▶ **What you need to do**
Output all the material that follows, exactly as given.

---- Dataset content

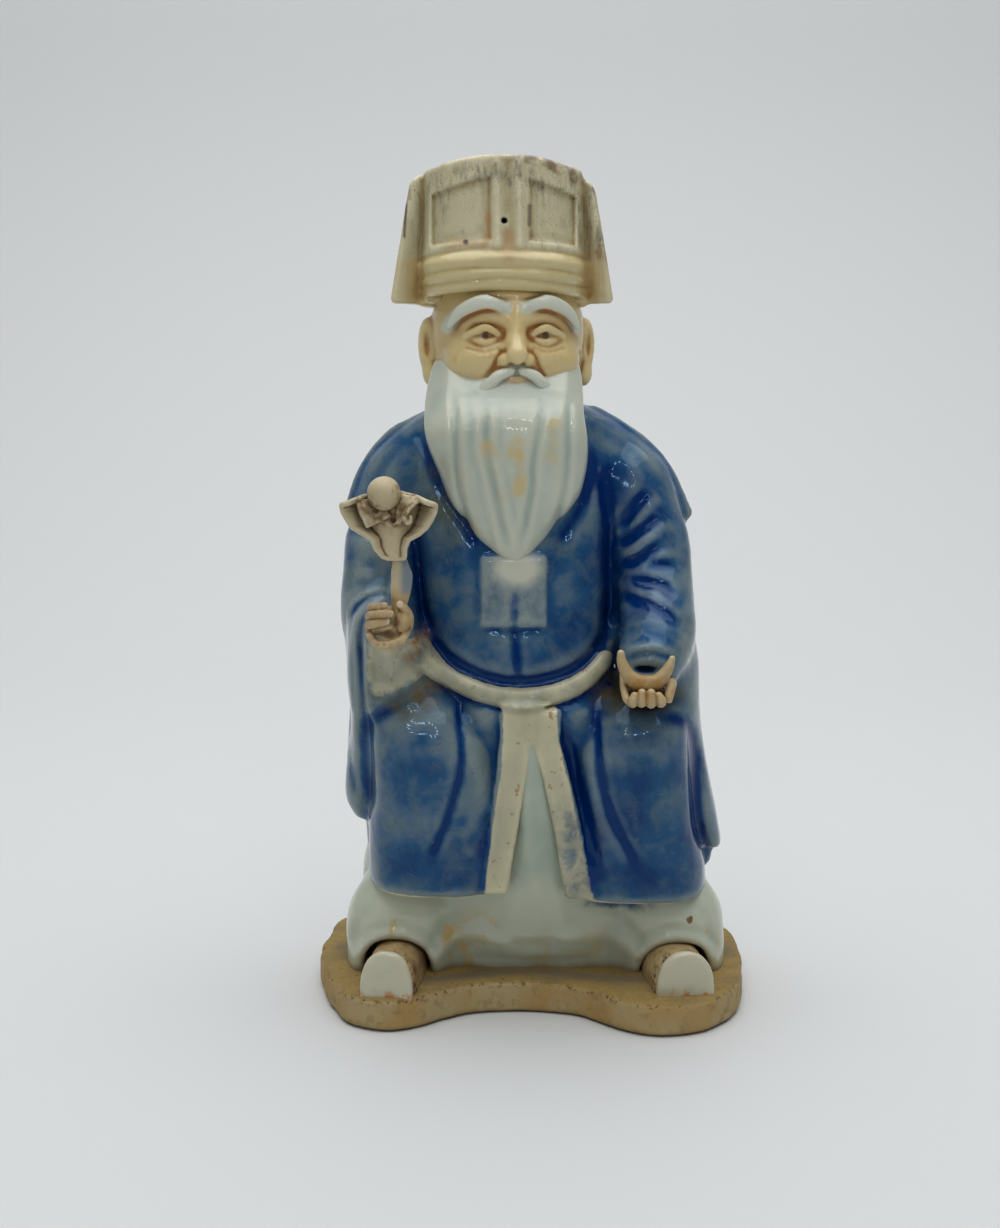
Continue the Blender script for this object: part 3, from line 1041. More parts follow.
across, deep, up = robe_points.T
front = 1.0 - ease(deep, -14.0, -6.0)
edge_creams = []
for stations, inward in ((LEFT_EDGE, 1.0), (RIGHT_EDGE, -1.0)):
    rows = rows_at(stations, up)
    aside = inward * (across - rows[:, 0])
    edge_creams.append(ease(aside + rows[:, 1], 0.2, 2.4) * fall(aside - rows[:, 1], 2.0, 3.0)
                       * fall(up, 99.0, 101.0) * ease(-deep, 20.0, 24.0))
left_cream, right_cream = edge_creams
belt_cream = 1.0 - ease(line_gap(across, up, BELT_LINE), BELT_HALF - 0.2, BELT_HALF + 0.9)
lining = (ease(across, -54.0, -46.0) * fall(across + 0.3 * (up - 117.0), -36.0, -28.0)
          * ease(up - 0.5 * (across + 48.0), 98.0, 110.0) * fall(up, 119.0, 125.0))
hem = fall(up - (38.6 - 0.0375 * (across + 30.0)), 0.2, 1.0) * 0.8


def zones(patches):
    """A soft patchwork over the front view. A patch is across, up, its two radii and its weight."""
    return sum(w * np.exp(-(((across - x) / rx) ** 2) - ((up - z) / rz) ** 2) for x, z, rx, rz, w in patches)


pool = np.zeros(len(robe_points))
for fold, half, depth in ROBE_FOLDS:
    if depth > 0.6:
        rows = np.asarray(fold, float)
        gap = line_gap(across, up, fold) / half
        spread = (0.55 * np.exp(-((gap / 0.95) ** 2)) + 0.45
                  * np.exp(-((gap / 2.3) ** 2))) * min(1.0, depth / 2.2)
        for end in (rows[0], rows[-1]):
            spread = spread * ease(np.hypot(across - end[0], up - end[1]), -0.5 * half, 4.0 * half)
        pool = np.maximum(pool, spread)
DEEP_ZONES = [
    (35, 152, 12, 22, 0.55), (38, 132, 12, 12, 0.35), (31, 172, 14, 11, 0.9), (-32, 46, 20, 11, 0.5),
    (36, 44, 22, 14, 0.6),
    (21, 66, 6, 26, 0.5), (-38, 86, 13, 11, 0.25), (38, 86, 14, 12, 0.4), (36, 66, 16, 14, 0.3),
    (-2, 112, 27, 6, 0.5), (15, 124, 10, 12, 0.45), (-24, 124, 9, 10, 0.25), (-31, 150, 5, 14, 0.25),
    (20, 150, 6, 14, 0.2),
]
PALE_ZONES = [
    (-47, 176, 12, 9, 0.8), (-51, 150, 9, 14, 0.35), (-55, 120, 7, 22, 1.1), (-54, 84, 8, 24, 0.9),
    (51, 140, 5, 30, 0.7),
    (54, 100, 6, 26, 0.7), (-5, 138, 11, 11, 0.5), (-6, 132, 20, 14, 0.25), (8, 150, 10, 8, 0.35),
    (-40, 99, 11, 5, 0.7), (40, 98, 9, 4, 0.5),
    (-14.5, 84, 5.0, 22, 1.0), (30, 122, 12, 4, 0.35), (16, 84, 4, 14, 0.5),
]
robe_marks = {
    "hollow": hollowness(robe_points, robe_faces, 40),
    "fine_hollow": hollowness(robe_points, robe_faces, 8),
    "cream": np.clip(np.max([left_cream, right_cream * (0.62 + 0.38 * ease(up, 60.0, 80.0)), belt_cream,
                             lining * 1.15, hem], axis=0) * front, 0.0, 1.0),
    "laid": (1.3 * pool + zones(DEEP_ZONES) - zones(PALE_ZONES)) * front,
    "murk": np.clip(zones([(-28, 162, 9, 12, 0.9), (-44, 172, 8, 8, 0.5), (-36, 107, 9, 5, 1.0),
                           (-43, 103, 9, 4, 0.8), (-48, 112, 4, 8, 0.5), (36, 117, 9, 4, 0.6)]), 0.0,
                               1.0) * front,
    "chalk": np.clip(fall(np.hypot((across + 4.0) / 7.4, (up - 143.4) / 5.4), 0.3, 1.5) + 0.13
                     * fall(outside_bands(across, up), -1.5, 0.2), 0.0, 1.0) * front,
    "pleat": np.max([1.0 - ease(line_gap(across, up, fold), 0.3, 1.3) for fold in PLEATS], axis=0) * front,
    "veil": np.clip(belt_cream * 0.5 + lining * 0.6 + right_cream * fall(up, 60.0, 90.0) * 0.6
                    + left_cream * 0.15, 0.0, 1.0),
    "rust": np.clip(fall(np.hypot(across + 36.5, (up - 119.5)), 2.0, 7.0)
                    + fall(np.hypot(across + 33.0, up - 104.0), 1.0, 6.0) * 0.7
                    + fall(np.hypot(across - 27.0, up - 104.0), 1.0, 6.0) * 0.6, 0.0, 1.0) * front,
    "soot": np.clip(zones([(35.5, 101.0, 8.0, 2.8, 1.1), (27.2, 105.0, 2.0, 2.8, 0.7),
                           (43.0, 104.5, 1.8, 3.0, 0.6)]), 0.0, 0.92) * front,
    "soil": np.clip(fall(np.hypot((across - 27.0) / 8.0, (up - 103.0) / 6.0), 0.5, 1.3)
                    + fall(np.hypot((across - 40.0) / 9.0, (up - 104.0) / 5.0), 0.6, 1.4)
                    + fall(np.hypot((across + 38.0) / 8.0, (up - 101.0) / 5.0), 0.5, 1.3) * 0.8, 0.0,
                    1.0) * front,
}
piece("blue_robe", robe_points, robe_faces, robe_material(), robe_marks)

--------

▶ **Correct output**
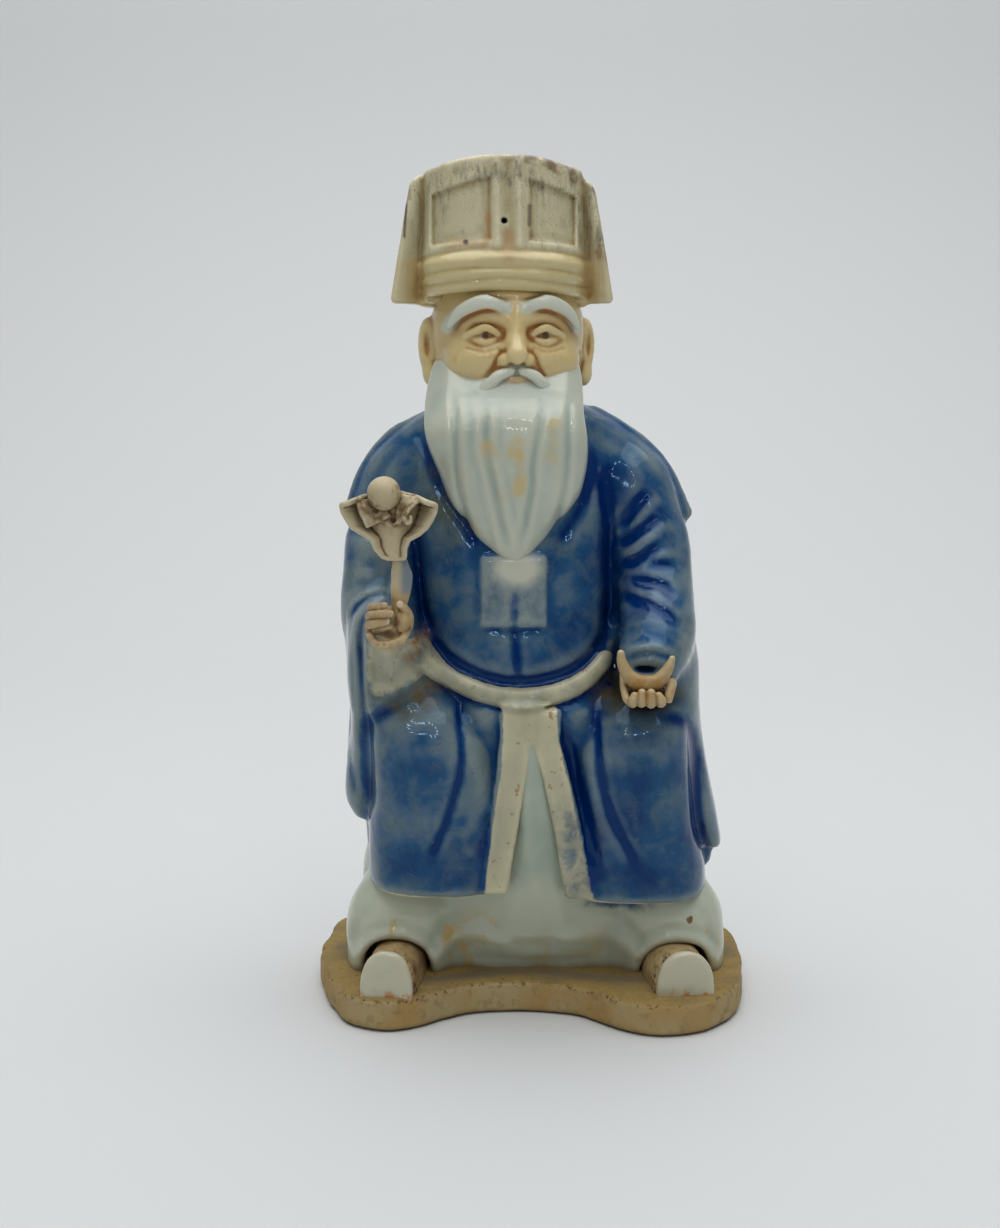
Continue the Blender script for this object: part 3, from line 1041. More parts follow.
across, deep, up = robe_points.T
front = 1.0 - ease(deep, -14.0, -6.0)
edge_creams = []
for stations, inward in ((LEFT_EDGE, 1.0), (RIGHT_EDGE, -1.0)):
    rows = rows_at(stations, up)
    aside = inward * (across - rows[:, 0])
    edge_creams.append(ease(aside + rows[:, 1], 0.2, 2.4) * fall(aside - rows[:, 1], 2.0, 3.0)
                       * fall(up, 99.0, 101.0) * ease(-deep, 20.0, 24.0))
left_cream, right_cream = edge_creams
belt_cream = 1.0 - ease(line_gap(across, up, BELT_LINE), BELT_HALF - 0.2, BELT_HALF + 0.9)
lining = (ease(across, -54.0, -46.0) * fall(across + 0.3 * (up - 117.0), -36.0, -28.0)
          * ease(up - 0.5 * (across + 48.0), 98.0, 110.0) * fall(up, 119.0, 125.0))
hem = fall(up - (38.6 - 0.0375 * (across + 30.0)), 0.2, 1.0) * 0.8


def zones(patches):
    """A soft patchwork over the front view. A patch is across, up, its two radii and its weight."""
    return sum(w * np.exp(-(((across - x) / rx) ** 2) - ((up - z) / rz) ** 2) for x, z, rx, rz, w in patches)


pool = np.zeros(len(robe_points))
for fold, half, depth in ROBE_FOLDS:
    if depth > 0.6:
        rows = np.asarray(fold, float)
        gap = line_gap(across, up, fold) / half
        spread = (0.55 * np.exp(-((gap / 0.95) ** 2)) + 0.45
                  * np.exp(-((gap / 2.3) ** 2))) * min(1.0, depth / 2.2)
        for end in (rows[0], rows[-1]):
            spread = spread * ease(np.hypot(across - end[0], up - end[1]), -0.5 * half, 4.0 * half)
        pool = np.maximum(pool, spread)
DEEP_ZONES = [
    (35, 152, 12, 22, 0.55), (38, 132, 12, 12, 0.35), (31, 172, 14, 11, 0.9), (-32, 46, 20, 11, 0.5),
    (36, 44, 22, 14, 0.6),
    (21, 66, 6, 26, 0.5), (-38, 86, 13, 11, 0.25), (38, 86, 14, 12, 0.4), (36, 66, 16, 14, 0.3),
    (-2, 112, 27, 6, 0.5), (15, 124, 10, 12, 0.45), (-24, 124, 9, 10, 0.25), (-31, 150, 5, 14, 0.25),
    (20, 150, 6, 14, 0.2),
]
PALE_ZONES = [
    (-47, 176, 12, 9, 0.8), (-51, 150, 9, 14, 0.35), (-55, 120, 7, 22, 1.1), (-54, 84, 8, 24, 0.9),
    (51, 140, 5, 30, 0.7),
    (54, 100, 6, 26, 0.7), (-5, 138, 11, 11, 0.5), (-6, 132, 20, 14, 0.25), (8, 150, 10, 8, 0.35),
    (-40, 99, 11, 5, 0.7), (40, 98, 9, 4, 0.5),
    (-14.5, 84, 5.0, 22, 1.0), (30, 122, 12, 4, 0.35), (16, 84, 4, 14, 0.5),
]
robe_marks = {
    "hollow": hollowness(robe_points, robe_faces, 40),
    "fine_hollow": hollowness(robe_points, robe_faces, 8),
    "cream": np.clip(np.max([left_cream, right_cream * (0.62 + 0.38 * ease(up, 60.0, 80.0)), belt_cream,
                             lining * 1.15, hem], axis=0) * front, 0.0, 1.0),
    "laid": (1.3 * pool + zones(DEEP_ZONES) - zones(PALE_ZONES)) * front,
    "murk": np.clip(zones([(-28, 162, 9, 12, 0.9), (-44, 172, 8, 8, 0.5), (-36, 107, 9, 5, 1.0),
                           (-43, 103, 9, 4, 0.8), (-48, 112, 4, 8, 0.5), (36, 117, 9, 4, 0.6)]), 0.0,
                               1.0) * front,
    "chalk": np.clip(fall(np.hypot((across + 4.0) / 7.4, (up - 143.4) / 5.4), 0.3, 1.5) + 0.13
                     * fall(outside_bands(across, up), -1.5, 0.2), 0.0, 1.0) * front,
    "pleat": np.max([1.0 - ease(line_gap(across, up, fold), 0.3, 1.3) for fold in PLEATS], axis=0) * front,
    "veil": np.clip(belt_cream * 0.5 + lining * 0.6 + right_cream * fall(up, 60.0, 90.0) * 0.6
                    + left_cream * 0.15, 0.0, 1.0),
    "rust": np.clip(fall(np.hypot(across + 36.5, (up - 119.5)), 2.0, 7.0)
                    + fall(np.hypot(across + 33.0, up - 104.0), 1.0, 6.0) * 0.7
                    + fall(np.hypot(across - 27.0, up - 104.0), 1.0, 6.0) * 0.6, 0.0, 1.0) * front,
    "soot": np.clip(zones([(35.5, 101.0, 8.0, 2.8, 1.1), (27.2, 105.0, 2.0, 2.8, 0.7),
                           (43.0, 104.5, 1.8, 3.0, 0.6)]), 0.0, 0.92) * front,
    "soil": np.clip(fall(np.hypot((across - 27.0) / 8.0, (up - 103.0) / 6.0), 0.5, 1.3)
                    + fall(np.hypot((across - 40.0) / 9.0, (up - 104.0) / 5.0), 0.6, 1.4)
                    + fall(np.hypot((across + 38.0) / 8.0, (up - 101.0) / 5.0), 0.5, 1.3) * 0.8, 0.0,
                    1.0) * front,
}
piece("blue_robe", robe_points, robe_faces, robe_material(), robe_marks)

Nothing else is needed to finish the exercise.